Risk-Reward Asymmetry and Portfolio Positioning#
The risk-reward scenario facing institutional investors is decidedly asymmetric in the near term. The downside scenario—in which Q4 EV demand declines sharply, cost reduction fails to offset margin pressure, and management is forced to revise 2026 guidance lower—is now more probable than it appeared on October 20th, before the layoff announcement. Management's credibility, already damaged by the eight-day gap between the October 21st guidance raise and the October 29th layoff announcement, has suffered a further deterioration following the November 2nd recall. The October 21st bull case for 10-12x forward earnings multiples is now substantially at risk. A downside scenario in which GM trades toward 5-6x earnings multiple is entirely plausible if EV demand deteriorates more severely than current models assume. The compounding nature of recent negative catalysts—the subsidy cliff, the credibility rupture, and now the quality scare—has shifted the risk-reward skew decidedly toward adverse outcomes unless management executes flawlessly through the remainder of 2025.
The upside scenario—in which GM demonstrates that the recall was truly isolated, that post-subsidy demand stabilizes at 12-15 percent market share, and that cost reductions achieve targeted profitability improvements without triggering quality or operational failures—would be sufficient to restore valuation upside toward 8-9x earnings.
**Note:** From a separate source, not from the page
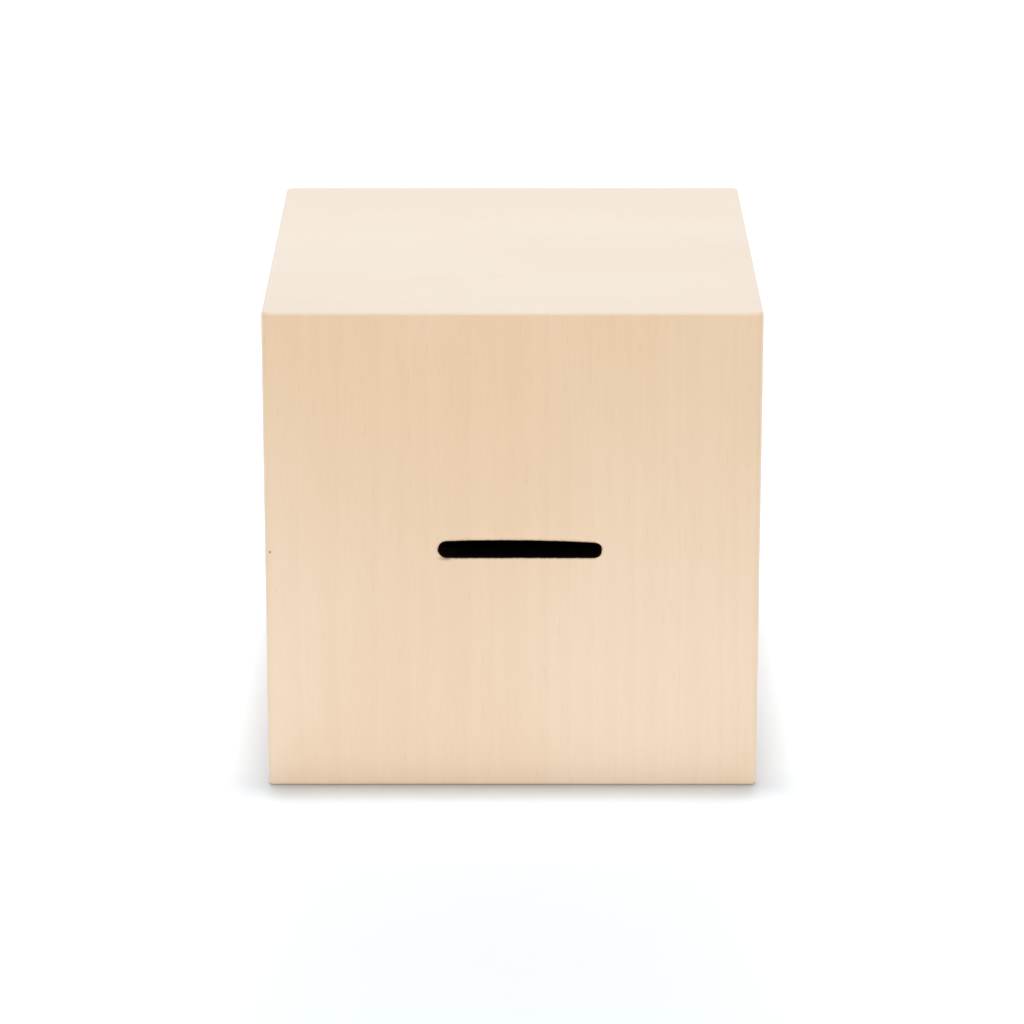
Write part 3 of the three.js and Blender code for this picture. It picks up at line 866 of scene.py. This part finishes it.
def softbox(name, place, target, width, height, power, shows_in_gloss):
    """A rectangular lamp, of this power in watts, that no view shows."""
    lamp = bpy.data.lights.new(name, "AREA")
    lamp.shape = "RECTANGLE"
    lamp.size = width
    lamp.size_y = height
    lamp.energy = power
    made = bpy.data.objects.new(name, lamp)
    made.location = place
    made.visible_camera = False
    made.visible_glossy = shows_in_gloss
    aim(made, target)
    bpy.context.scene.collection.objects.link(made)


# Each lamp's place and target, its width, height and power, and whether a gloss reflects it.
SOFTBOXES = (
    ("key", (0, 0.03, 1.6), (0, 0.03, 0), 0.24, 0.16, 17, True),
    ("front_fill", (0, -2.0, 0.3), CENTRE, 2.4, 0.5, 20, True),
    ("side_left", (-2.4, -0.2, 0.5), CENTRE, 1.9, 0.8, 17, False),
    ("side_right", (2.4, -0.2, 0.5), CENTRE, 1.9, 0.8, 17, False),
    ("backdrop", (0, 1.7, 0.75), CENTRE, 3.0, 1.3, 16.5, True),
)
WORLD_STRENGTH = 0.275

for lamp_settings in SOFTBOXES:
    softbox(*lamp_settings)

world = bpy.data.worlds.new("studio")
bpy.context.scene.world = world
world.use_nodes = True
world.node_tree.nodes["Background"].inputs["Color"].default_value = (1, 1, 1, 1)
world.node_tree.nodes["Background"].inputs["Strength"].default_value = WORLD_STRENGTH
bpy.context.scene.view_settings.view_transform = "Standard"

# The camera looks down at the front, from a little above the box.
CAMERA_PITCH = math.radians(17.24)
CAMERA_DISTANCE = 956 * MM
CAMERA_TARGET = Vector((-0.09 * MM, 0, CENTRE.z - 8.37 * MM))
CAMERA_LENS = 156.93
CAMERA_CLIP_END = 20

camera_data = bpy.data.cameras.new("camera")
camera_data.lens = CAMERA_LENS
camera_data.clip_end = CAMERA_CLIP_END
camera = bpy.data.objects.new("camera", camera_data)
back_off = Vector((0, -math.cos(CAMERA_PITCH), math.sin(CAMERA_PITCH)))
camera.location = CAMERA_TARGET + back_off * CAMERA_DISTANCE
aim(camera, CAMERA_TARGET)
bpy.context.scene.collection.objects.link(camera)
bpy.context.scene.camera = camera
However, the probability weight assigned to this upside scenario has declined materially given the November 2nd disclosure and the demonstrated gaps in supply chain oversight. For investors with low conviction in management's execution discipline following the October 29th surprise and the November 2nd recall, the prudent approach is to assume downside scenarios have increased in probability and to maintain defensively positioned portfolio allocations until management demonstrates sustained operational execution through Q1 2026. The burden of proof now rests with management to demonstrate that the company can execute cost discipline without sacrificing product quality or operational visibility.